* INSTRUCTIONS FOR THE TASK
Repeat exactly, and only, the lines from the one that contains "build_nut()" through the one that contains "obj.parent = empty", both ends included.

* DATA
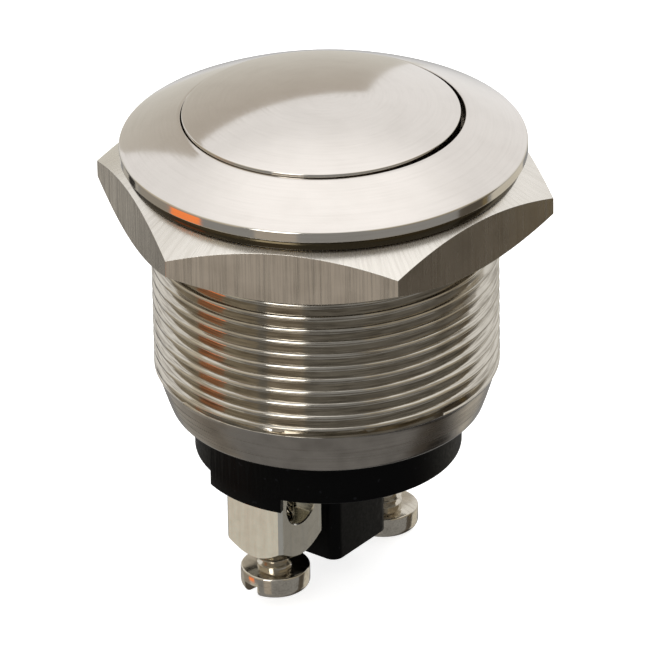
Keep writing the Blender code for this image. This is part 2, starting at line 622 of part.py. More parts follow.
def build_post(name, side):
    """Square nickel-plated post with a round stud, a wire hole and a tapped end."""
    node = "terminal_post_" + name
    outline = cut_corner_outline(POST_WIDTH, POST_WIDTH, POST_EDGE)
    post = add_object(node, prism_mesh(node, outline, POST_BOTTOM, POST_SHOULDER), nickel(node))
    cone = POST_WIDTH - POST_END_RADIUS
    envelope = [(0, POST_BOTTOM), (POST_END_RADIUS, POST_BOTTOM), (POST_WIDTH, POST_BOTTOM + cone),
                (POST_WIDTH, POST_SHOULDER + OVERSHOOT), (0, POST_SHOULDER + OVERSHOOT)]
    combine(post, tool_object("post_turning_" + name, turned_mesh("post_turning_" + name, envelope, MEDIUM_STEPS)),
            'INTERSECT')
    stud = turned_mesh("post_stud_" + name, rod_profile(STUD_RADIUS, POST_SHOULDER - POST_SINK / 2, POST_TOP),
                       SMALL_STEPS)
    combine(post, tool_object("post_stud_" + name, stud), 'UNION')
    shank = FIXED_CONTACT_FACE - RIVET_HEAD_HEIGHT - RIVET_SHANK_LENGTH - RIVET_GAP
    seat = turned_mesh("rivet_hole_" + name, rod_profile(RIVET_SHANK_RADIUS + RIVET_GAP, shank, POST_TOP + OVERSHOOT),
                       SMALL_STEPS)
    combine(post, tool_object("rivet_hole_" + name, seat), 'DIFFERENCE')
    tapped = turned_mesh("tapped_hole_" + name,
                         rod_profile(SCREW_RADIUS + POST_GAP, POST_BOTTOM - OVERSHOOT, TAPPED_TOP), SMALL_STEPS)
    combine(post, tool_object("tapped_hole_" + name, tapped), 'DIFFERENCE')
    drill = turned_mesh("wire_hole_" + name, rod_profile(WIRE_HOLE_RADIUS, -POST_WIDTH, POST_WIDTH), SMALL_STEPS)
    cross = tool_object("wire_hole_" + name, drill)
    cross.rotation_euler = (0, math.radians(90), 0)
    cross.location = (0, 0, BASE_BOTTOM - WIRE_HOLE_DROP)
    combine(post, cross, 'DIFFERENCE')
    post.location = (0, side * POST_SPACING / 2, 0)
    return post


def build_screw(name, side, opened, slot_turn):
    """Slotted cheese-head screw, as far out of its post as the photograph shows."""
    node = "terminal_screw_" + name
    seat = POST_BOTTOM - opened
    bottom = seat - SCREW_HEAD_HEIGHT
    tip = seat + SCREW_LENGTH
    edge = arc((SCREW_HEAD_RADIUS - SCREW_HEAD_EDGE, bottom + SCREW_HEAD_EDGE), SCREW_HEAD_EDGE, -90, 0, 4)
    profile = [(0, bottom)] + edge
    profile += [(SCREW_HEAD_RADIUS, seat), (SCREW_RADIUS, seat), (SCREW_RADIUS, tip - SCREW_TIP_EDGE),
                (SCREW_RADIUS - SCREW_TIP_EDGE, tip), (0, tip)]
    screw = add_object(node, turned_mesh(node, profile, SMALL_STEPS), nickel(node))
    reach = SCREW_HEAD_RADIUS + OVERSHOOT
    outline = [(-SLOT_WIDTH / 2, -reach), (SLOT_WIDTH / 2, -reach), (SLOT_WIDTH / 2, reach), (-SLOT_WIDTH / 2, reach)]
    slot = prism_mesh("screw_slot_" + name, outline, bottom - OVERSHOOT, bottom + SLOT_DEPTH)
    combine(screw, tool_object("screw_slot_" + name, slot), 'DIFFERENCE')
    screw.location = (0, side * POST_SPACING / 2, 0)
    screw.rotation_euler = (0, 0, slot_turn)
    return screw


def seat_on(parent, *parts):
    """Parent the parts to an empty, keeping each one's own place in that frame."""
    for part in parts:
        part.parent = parent


# The front terminal is on the -Y side of the terminal line, the rear one on the +Y side
SIDES = (("front", -1), ("rear", 1))


def main():
    """Clear the scene and build the switch."""
    for old in list(bpy.data.objects):
        bpy.data.objects.remove(old, do_unlink=True)
    build_body_shell()
    build_gasket()
    build_nut()
    build_guide_bush()
    build_return_spring()
    groove_middle = (WALL_TOP + CHAMBER_FLOOR) / 2
    build_seal_ring("base_seal_ring", groove_middle)
    press_axis = add_empty("press_axis", TERMINAL_TURN)
    terminal_line = add_empty("terminal_line", TERMINAL_TURN)
    seat_on(press_axis, build_button(), build_seal_ring("button_seal_ring", SEAL_TOP - SEAL_SLOT / 2),
            build_plunger(), build_contact_spring(), build_bridge(), build_bridge_clip())
    seat_on(terminal_line, build_base())
    openings = {"front": (FRONT_SCREW_OPEN, FRONT_SLOT_TURN), "rear": (REAR_SCREW_OPEN, REAR_SLOT_TURN)}
    for name, side in SIDES:
        seat_on(press_axis, build_bridge_contact(name, side))
        seat_on(terminal_line, build_fixed_contact(name, side), build_post(name, side),
                build_screw(name, side, *openings[name]))


main()
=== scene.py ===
"""Looks of a domed 19 mm metal pushbutton switch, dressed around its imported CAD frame.

Sizes are written in millimetres and MM turns them into the frame's metres. +Z points
out of the panel, through the button, and the origin is the centre of the panel face.
Azimuths are in degrees from -Y, the side of the photograph's camera, towards +X.
"""

import logging
import math
from collections.abc import Callable
from dataclasses import dataclass, field
from enum import Enum

import bmesh
import bpy
from mathutils import Matrix, Quaternion, Vector


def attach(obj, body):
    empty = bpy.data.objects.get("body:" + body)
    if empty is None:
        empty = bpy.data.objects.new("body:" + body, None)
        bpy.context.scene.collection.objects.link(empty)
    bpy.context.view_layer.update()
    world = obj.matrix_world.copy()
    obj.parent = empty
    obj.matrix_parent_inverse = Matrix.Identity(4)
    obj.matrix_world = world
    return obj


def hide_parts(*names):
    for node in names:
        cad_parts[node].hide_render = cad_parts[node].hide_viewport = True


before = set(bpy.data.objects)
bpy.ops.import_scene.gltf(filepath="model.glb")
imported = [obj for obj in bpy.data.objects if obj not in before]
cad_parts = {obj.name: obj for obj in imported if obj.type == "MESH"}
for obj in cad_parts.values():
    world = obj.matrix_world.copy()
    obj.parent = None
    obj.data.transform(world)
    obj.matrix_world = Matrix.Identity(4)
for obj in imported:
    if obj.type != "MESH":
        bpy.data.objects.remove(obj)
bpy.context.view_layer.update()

MM = 0.001
TERMINAL_TURN = math.radians(-37.5)
TERMINAL_SPACING = 9.9

# From which angle on an edge stays sharp, and is broken by soften.
SHARP_ANGLE = math.radians(32)
BROKEN_ANGLE = math.radians(35)

# How near corners are welded, and how near the wall of a thread a place counts as on it.
WELD = 0.0002 * MM
WALL_MARGIN = 0.005 * MM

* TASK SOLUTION
    build_nut()
    build_guide_bush()
    build_return_spring()
    groove_middle = (WALL_TOP + CHAMBER_FLOOR) / 2
    build_seal_ring("base_seal_ring", groove_middle)
    press_axis = add_empty("press_axis", TERMINAL_TURN)
    terminal_line = add_empty("terminal_line", TERMINAL_TURN)
    seat_on(press_axis, build_button(), build_seal_ring("button_seal_ring", SEAL_TOP - SEAL_SLOT / 2),
            build_plunger(), build_contact_spring(), build_bridge(), build_bridge_clip())
    seat_on(terminal_line, build_base())
    openings = {"front": (FRONT_SCREW_OPEN, FRONT_SLOT_TURN), "rear": (REAR_SCREW_OPEN, REAR_SLOT_TURN)}
    for name, side in SIDES:
        seat_on(press_axis, build_bridge_contact(name, side))
        seat_on(terminal_line, build_fixed_contact(name, side), build_post(name, side),
                build_screw(name, side, *openings[name]))


main()
=== scene.py ===
"""Looks of a domed 19 mm metal pushbutton switch, dressed around its imported CAD frame.

Sizes are written in millimetres and MM turns them into the frame's metres. +Z points
out of the panel, through the button, and the origin is the centre of the panel face.
Azimuths are in degrees from -Y, the side of the photograph's camera, towards +X.
"""

import logging
import math
from collections.abc import Callable
from dataclasses import dataclass, field
from enum import Enum

import bmesh
import bpy
from mathutils import Matrix, Quaternion, Vector


def attach(obj, body):
    empty = bpy.data.objects.get("body:" + body)
    if empty is None:
        empty = bpy.data.objects.new("body:" + body, None)
        bpy.context.scene.collection.objects.link(empty)
    bpy.context.view_layer.update()
    world = obj.matrix_world.copy()
    obj.parent = empty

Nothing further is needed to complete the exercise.